══ Records to process

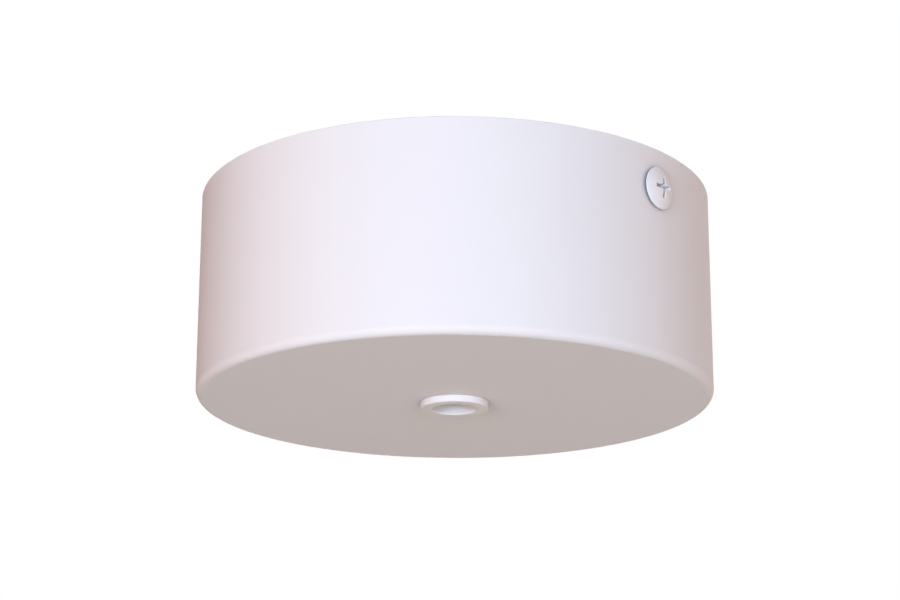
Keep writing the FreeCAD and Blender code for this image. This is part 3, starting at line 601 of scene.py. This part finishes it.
def rolledThread(screw, length, bevel, segments):
    # a helical ridge with a flat crest and a flat root, cut off square at both ends
    core, crest, pitch = screw["core"] * mm, screw["shank"] * mm, screw["pitch"] * mm
    low, high = -sink * mm, length * mm
    mesh = bmesh.new()
    ridge = [(0.0, core), (5 / 16, crest), (7 / 16, crest), (3 / 4, core)]  # share of the pitch, radius
    turns = math.ceil((high - low) / pitch) + 1
    columns = []
    for step in range(segments):
        turn = 2 * math.pi * step / segments
        column = []
        for row in range(-1, turns + 1):
            for share, radius in ridge:
                height = low + (row + share + step / segments) * pitch
                column.append(mesh.verts.new((radius * math.cos(turn), radius * math.sin(turn), height)))
        columns.append(column)
    rows = len(columns[0])
    for step in range(segments):
        here = columns[step]
        after = columns[(step + 1) % segments]
        shift = len(ridge) if step == segments - 1 else 0
        for row in range(rows - 1 - shift):
            mesh.faces.new((here[row], after[row + shift], after[row + 1 + shift], here[row + 1]))
    for height, side in ((low, 1), (high, -1)):
        bmesh.ops.bisect_plane(mesh, geom=mesh.verts[:] + mesh.edges[:] + mesh.faces[:],
                               plane_co=(0, 0, height), plane_no=(0, 0, side), clear_inner=True)
        bmesh.ops.remove_doubles(mesh, verts=mesh.verts[:], dist=tolerance)
        edges = [edge for edge in mesh.edges if edge.is_boundary
                 and all(abs(vert.co.z - height) < tolerance for vert in edge.verts)]
        bmesh.ops.contextual_create(mesh, geom=edges)
    for vert in mesh.verts:  # the thread runs out over the bevelled tip
        allowed = crest - max(0, vert.co.z - (high - bevel * mm))
        radius = math.hypot(vert.co.x, vert.co.y)
        if radius > allowed:
            vert.co.x *= allowed / radius
            vert.co.y *= allowed / radius
    bmesh.ops.recalc_face_normals(mesh, faces=mesh.faces)
    return mesh


def combine(target, tool, operation):
    modifier = target.modifiers.new("combine", "BOOLEAN")
    modifier.operation = operation
    modifier.solver = "EXACT"
    modifier.object = tool
    bpy.context.view_layer.update()
    graph = bpy.context.evaluated_depsgraph_get()
    data = bpy.data.meshes.new_from_object(target.evaluated_get(graph))
    target.modifiers.clear()
    target.data = data
    bpy.data.objects.remove(tool)


def copyTo(master, name, places):
    # one piece that holds a copy of the master at each place
    mesh = bmesh.new()
    for place in places:
        part = master.data.copy()
        part.transform(place)
        mesh.from_mesh(part)
        bpy.data.meshes.remove(part)
    piece = asObject(name, mesh)
    bpy.data.objects.remove(master)
    piece.data.polygons.foreach_set("use_smooth", [True] * len(piece.data.polygons))
    piece.data.set_sharp_from_angle(angle=math.radians(sharpAngle))
    return piece


def dress(piece, node, finish):
    piece.data.materials.clear()
    piece.data.materials.append(finish)
    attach(piece, "root")
    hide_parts(node)


# Side screws: M4, low domed heads with a cross recess, painted like the cover
sideScrew = {
    "head": 4.0, "headHeight": 1.6, "domeSteps": 12, "band": 0.25, "edgeRound": 0.15, "underRound": 0.06,
    "seat": 2.8, "seatRise": 0.3, **threadM4, "length": 8.0, "tipBevel": 0.4,
    "span": 4.1, "wing": 0.75, "depth": 1.7, "footSpan": 1.6, "footWing": 0.55,
    "innerCorner": 0.16,  # how far out along a wing its root starts
    "segments": 96, "threadSegments": 48,
}


def crossCutter(dome):
    # a four winged recess: its mouth follows the dome and flares, and its wings narrow towards the foot
    top = -sideScrew["headHeight"]
    wingReach, wingHalf = sideScrew["span"] / 2, sideScrew["wing"] / 2
    levels = [  # depth in mm, whether it follows the dome, wing reach and half width
        (-0.25, True, wingReach + 0.10, wingHalf + 0.10),
        (0.0, True, wingReach + 0.05, wingHalf + 0.05),
        (0.08, True, wingReach - 0.02, wingHalf - 0.01),
        (1.10, False, wingReach - 0.45, wingHalf - 0.06),
        (sideScrew["depth"], False, sideScrew["footSpan"] / 2, sideScrew["footWing"] / 2),
    ]
    mesh = bmesh.new()
    outlines = []
    for depth, followsDome, reach, half in levels:
        corner = half + sideScrew["innerCorner"] * (reach - half)
        middle = (reach + corner) / 2
        quarter = [(reach, -half), (reach, half), (middle, half), (corner, half), (half, corner),
                   (half, middle)]
        outline = []
        for turn in range(4):
            for x, y in quarter:
                for _ in range(turn):
                    x, y = -y, x
                drop = dome - math.sqrt(dome ** 2 - math.hypot(x, y) ** 2) if followsDome else 0
                outline.append(mesh.verts.new((x * mm, y * mm, (top + depth + drop) * mm)))
        outlines.append(outline)
    count = len(outlines[0])
    for outer, inner in zip(outlines, outlines[1:]):
        for index in range(count):
            after = (index + 1) % count
            mesh.faces.new((outer[index], outer[after], inner[after], inner[index]))
    mesh.faces.new(outlines[0])
    mesh.faces.new(outlines[-1])
    bmesh.ops.triangulate(mesh, faces=mesh.faces[:])
    bmesh.ops.recalc_face_normals(mesh, faces=mesh.faces)
    return mesh


def makeSideScrews():
    screw = sideScrew
    rise = screw["headHeight"] - screw["seatRise"] - screw["band"]
    dome = (screw["head"] ** 2 + rise ** 2) / (2 * rise)
    edge = math.asin(screw["head"] / dome)
    crown = []
    for step in range(screw["domeSteps"] + 1):
        turn = edge * step / screw["domeSteps"]
        crown.append((dome * math.sin(turn), -screw["headHeight"] + dome * (1 - math.cos(turn))))
    brim = crown.pop()
    shoulder = rounded([
        crown[-1],
        (brim[0], brim[1], screw["edgeRound"]),
        (screw["head"], -screw["seatRise"], screw["underRound"]),
        (screw["seat"], -screw["seatRise"]),
        (screw["seat"], 0),
    ])
    profile = [Vector(point) for point in crown[:-1]] + shoulder
    profile += [Vector((screw["core"] - tuck, 0)), Vector((0, 0))]
    master = asObject("sideScrewMaster", spin([point * mm for point in profile], screw["segments"]))
    shank = rolledThread(screw, screw["length"], screw["tipBevel"], screw["threadSegments"])
    combine(master, asObject("shank", shank), "UNION")
    combine(master, asObject("recess", crossCutter(dome)), "DIFFERENCE")
    low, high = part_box("side_screws")
    height = (low.z + high.z) / 2
    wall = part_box("cover")[1].x  # the heads seat on the cover's wall
    places = []
    for side in (1, -1):
        turn = Matrix.Rotation(-side * math.pi / 2, 4, "Y")
        places.append(Matrix.Translation((side * wall, 0, height)) @ turn)
    dress(copyTo(master, "sideScrewPair", places), "side_screws", screwCoatFinish)


# Slotted screws inside the rose, in rows and columns that fill the box of their node
slottedScrews = {
    "terminal_screws": {
        "piece": "clampScrews", "slotName": "zinc_screw", "finish": screwFinish, **threadM3,
        "head": 2.1, "headHeight": 1.5, "rows": 3, "columns": 2,
    },
    "housing_screws": {
        "piece": "housingScrews", "slotName": "zinc_screw", "finish": screwFinish, **threadM3,
        "head": 2.75, "headHeight": 1.8, "rows": 2, "columns": 1,
    },
    "cord_grip_screws": {
        "piece": "gripScrews", "slotName": "zinc_screw", "finish": screwFinish, **threadM3,
        "head": 2.75, "headHeight": 1.8, "rows": 2, "columns": 1,
    },
    "earth_screw": {
        "piece": "earthScrew", "slotName": "earth_brass", "finish": earthFinish, **threadM4,
        "head": 3.9, "headHeight": 2.4, "rows": 1, "columns": 1,
    },
}
slottedShape = {
    "slotWidth": 0.8, "slotDepth": 0.9, "slotFlare": 0.08,
    "edgeRound": 0.4, "underRound": 0.08, "tipBevel": 0.4,
    "turn": 0.7,  # radians from one slot to the next, as the driver left them
    "segments": 48, "threadSegments": 32,
}


def slotCutter(screw):
    # a straight slot whose mouth flares a little, as a sawn slot does after plating
    reach = 2 * screw["head"] * mm
    mouth = -screw["headHeight"] * mm
    foot = mouth + slottedShape["slotDepth"] * mm
    half = slottedShape["slotWidth"] * mm / 2
    flare = slottedShape["slotFlare"] * mm
    profile = [(-half - 2 * flare, mouth - flare), (half + 2 * flare, mouth - flare),
               (half, mouth + flare), (half, foot), (-half, foot), (-half, mouth + flare)]
    mesh = bmesh.new()
    ends = [[mesh.verts.new((x, y, z)) for y, z in profile] for x in (-reach, reach)]
    mesh.faces.new(ends[0])
    mesh.faces.new(ends[1][::-1])
    count = len(profile)
    for index in range(count):
        after = (index + 1) % count
        mesh.faces.new((ends[0][index], ends[0][after], ends[1][after], ends[1][index]))
    bmesh.ops.recalc_face_normals(mesh, faces=mesh.faces)
    return mesh


def makeSlottedScrews(node, screw):
    low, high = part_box(node)
    seat = low.z + screw["headHeight"] * mm
    length = (high.z - seat) / mm
    profile = rounded([
        (0, -screw["headHeight"]),
        (screw["head"], -screw["headHeight"], slottedShape["edgeRound"]),
        (screw["head"], 0, slottedShape["underRound"]),
        (screw["core"] - tuck, 0),
        (0, 0),
    ])
    master = asObject("screwMaster", spin([point * mm for point in profile], slottedShape["segments"]))
    shank = rolledThread(screw, length, slottedShape["tipBevel"], slottedShape["threadSegments"])
    combine(master, asObject("shank", shank), "UNION")
    combine(master, asObject("slot", slotCutter(screw)), "DIFFERENCE")
    inset = screw["head"] * mm
    alongRoom = high.x - low.x - 2 * inset
    acrossRoom = high.y - low.y - 2 * inset
    places = []
    for column in range(screw["columns"]):
        for row in range(screw["rows"]):
            along = low.x + inset + alongRoom * column / max(1, screw["columns"] - 1)
            across = low.y + inset + acrossRoom * row / max(1, screw["rows"] - 1)
            turn = Matrix.Rotation(slottedShape["turn"] * (2 * row + 3 * column), 4, "Z")
            places.append(Matrix.Translation((along, across, seat)) @ turn)
    dress(copyTo(master, screw["piece"], places), node, screw["finish"])


makeSideScrews()
print("side screws made")
for node, screw in slottedScrews.items():
    makeSlottedScrews(node, screw)
    print(screw["piece"], "made")


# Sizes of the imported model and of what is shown, for comparing

print("sizes written")
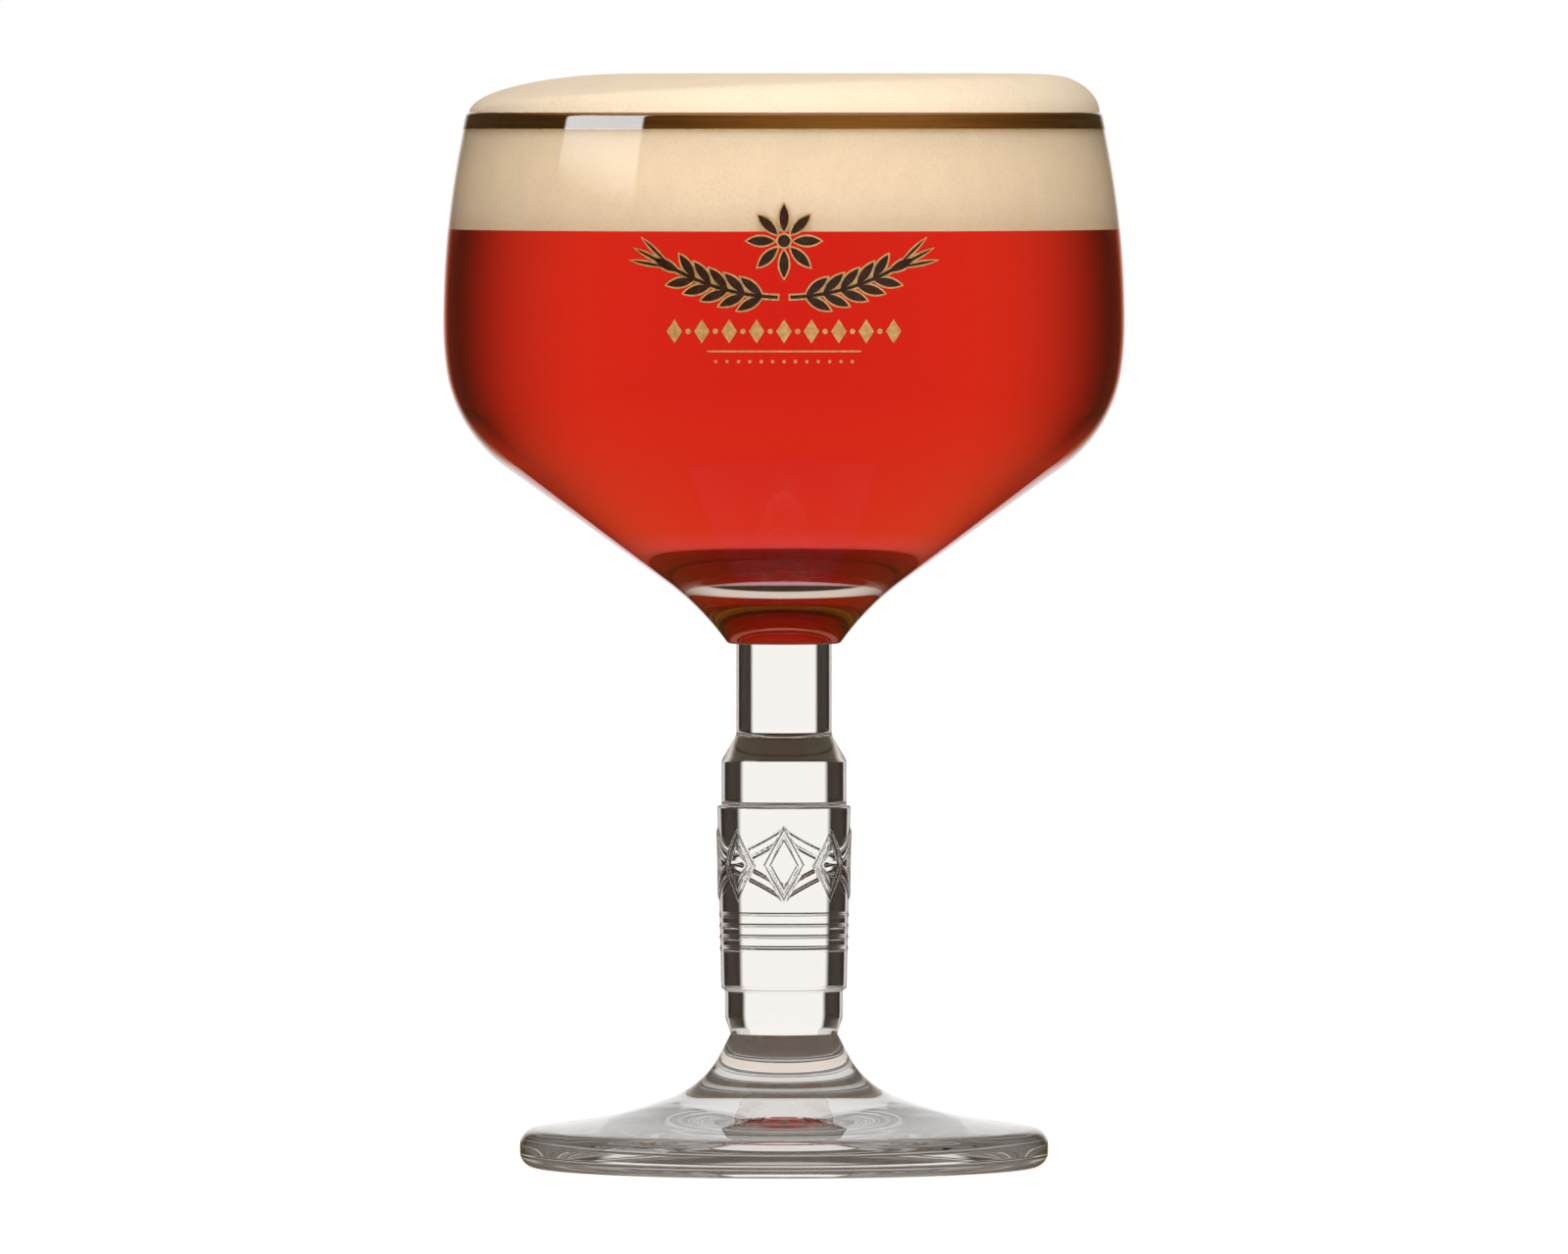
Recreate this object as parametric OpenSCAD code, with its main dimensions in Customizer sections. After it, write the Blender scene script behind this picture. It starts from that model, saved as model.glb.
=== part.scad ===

════

*What is expected*: Return the lines above, from the one containing "Recreate this object" to the end, exactly as they stand.

*Task response*:
Recreate this object as parametric OpenSCAD code, with its main dimensions in Customizer sections. After it, write the Blender scene script behind this picture. It starts from that model, saved as model.glb.
=== part.scad ===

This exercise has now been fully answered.